Past Master Jewel Stickpin
America Lodge No. 3368
London, England, 1929
gold, enamel, silk
Acc# 88.88.1

Engraving on reverse: “To W. Bro. Edward Joseph Colberg, P.M. With Affection and Esteem from the Lodge”

Engraving on reverse: ” Presented to W. Bro. Ed Colberg WM 1928-29″

Past Master’s Jewel Watch Fob
Tehama Lodge No. 3
Sacramento, CA, 1909
Gold, black silk
Acc# 96.19B

Past Master’s Jewel Watch Fob
Los Angeles Lodge No. 42
Los Angeles, CA, 1907
Gold, diamond, enamel, black silk
Acc# 2000.7.1

Past Master’s Jewel Watch Fob
Concord Lodge No. 117
Concord, CA, 1920
Gold, black silk, enamel
Acc# 90.34A

Engraving on reverse: ” Louis Geiger PM Tehama Lodge No. 3, F.&A.M. 1909.”

No engraving

Engraving on reverse: ” Pres. to Alfred B. Oldfield, Master Concord Lodge 117 A. & F.M., 1920.”

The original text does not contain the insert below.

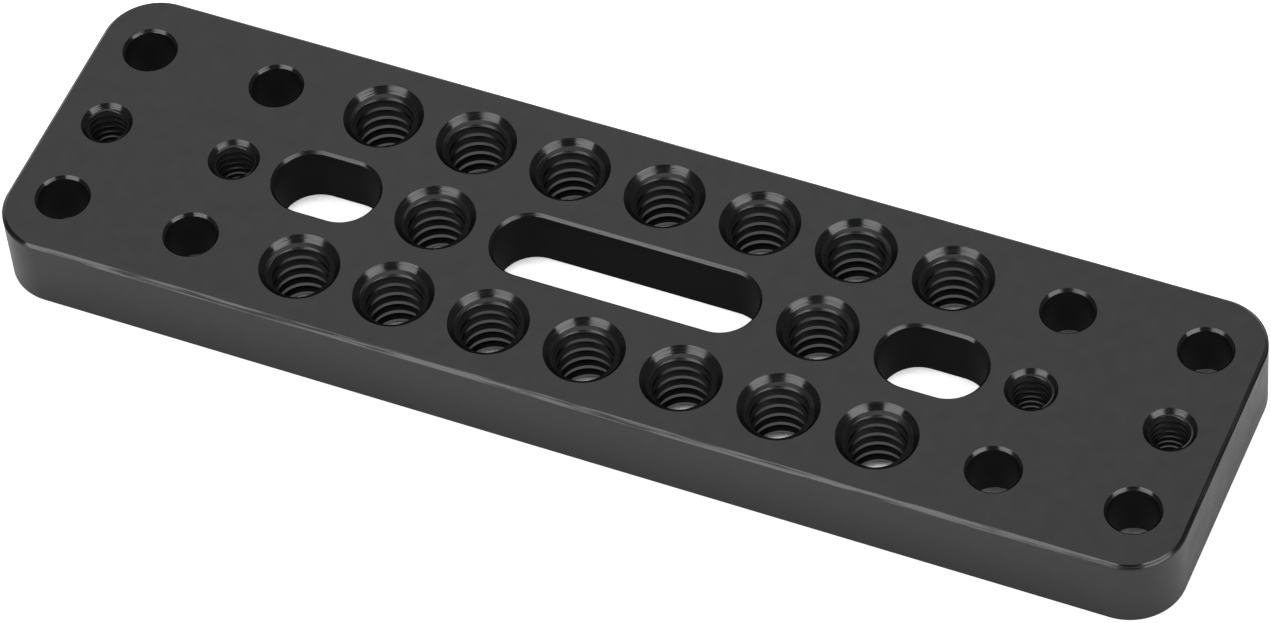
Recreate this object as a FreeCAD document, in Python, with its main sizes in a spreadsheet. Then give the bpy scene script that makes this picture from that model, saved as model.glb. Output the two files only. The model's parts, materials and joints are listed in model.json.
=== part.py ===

In the late 19th and early years of the 20th century, pocket watches were very popular and were usually worn with vest chains ornamented with a variety of charms or fobs. These three Past Master watch fobs are miniature Past Master Jewels attached to black ribbons that were worn on the outside of a watch pocket located on the top right-hand side of a man’s trousers. The fobs were often highly ornamented with precious stones, diamonds, and gold.